Things which should be cancelled 13: The sentience of inanimate objects

  1. "Sodium forms a +1 ion because it wants to have a noble gas electron configuration."
  2. "Plants evolve because it gives them a higher chance of survival."
  3. "My truck wants a lot of gas when rock crawling."

Each of these statements imply that inanimate objects have desires. They don't. They respond to energy and to entropy to minimizing the former and to maximizing the latter. And it's not even their own energy and entropy to which they respond, it's the energy and entropy of the entire world that is driving change.

The most important equation in the universe is Gibbs law, 

ΔG = ΔH - TΔS

ΔG is the Gibbs Free Energy, the energy free to do work, or the energy free to drive the system, which is a description of the current state of affairs and the predicted future state of affairs, such that

ΔG  = Gfinal - Ginitial

If this is negative the system will move to completion. ΔG is not directly measurable, so we use Gibbs law to use the two measurable quantities, Enthalpy, ΔH, and Entropy, ΔS, to find it.

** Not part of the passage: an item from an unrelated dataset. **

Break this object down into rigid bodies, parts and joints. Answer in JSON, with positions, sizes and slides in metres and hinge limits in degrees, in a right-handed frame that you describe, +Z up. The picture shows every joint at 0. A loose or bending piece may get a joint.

Enthalpy, ΔH, is the heat given off by a process. The fun thing about heat is that all forms of energy, heat, light, pressure, sound, falling, will end up as heat, so this term catches all the energies involved.

Entropy, ΔS, is harder to define. This is a measure of disorder in the world, and it's driven by Vegas odds. How many different ways can the current state of affairs exist, and how many ways can a future state of affairs exist. This is a statistical calculation, and when atoms are involved (as they always are) creates massive numbers of different ways, down to the level of where each atoms is located and how it is vibrating. The fun thing about entropy is that it always goes up. So ΔS is always a positive number. If a proposed system change generates a negative ΔS, that change can never happen. T is the absolute temperature in Kelvin, so the higher the temperature, the more influence entropy has.

All inanimate things respond to maximize the negative value of ΔG. Most animate things do too. Sometimes it seems like they don't, but they really do. Jogging for fun, for example, seems like that expends a huge amount of energy to build up your muscles, but it's really expending a huge amount of heat (ΔH is very negative) and turning a lot of dissolved sugar into carbon dioxide gas, making ΔS hugely positive. 

It's the world that finds this minimum energy/maximum entropy position, not the lone atoms/plant/whatever. When an atoms ionizes, that electron has to go somewhere, so there must be another atoms to accept that electron, and in the transfer, energy must drop overall, and entropy must rise overall.

So when we examine sodium, it has no wants and desires; the world went to lower energy/higher entropy when the electron transfer happened, so it happened.

The anthromorphization of atoms and plants and anything else is because we don't understand the system or are too lazy to try.

And there is harm in it. By attributing an event to the wrong cause, we are more likely to mistake our observations because our preconceptions color our observations so completely. This was a strong factor in the longevity of alchemy; alchemists thought they were seeing one thing, when something entirely different was happening. They mistook reality for a sort of fantasy world they had read about. When they did a reaction in an iron pan, and the product was green (from iron sulfate or iron chloride), it never occurred to them that some of the iron had reacted; they thought it was just the next step in the synthesis of gold because that's how previous alchemists had described it and that the iron pan was inert. So they plugged along on alchemy and missed reality, so they missed all the observations that would have taken them toward progress. While alchemy and the theories behind it was alive in the minds of alchemists there was no scientific progress. Zero. 

It's quite a thing, stopping all progress.

I'm continually on the watch for that happening in our science. And there is a lot of it, if you go back to read my last post on alchemy.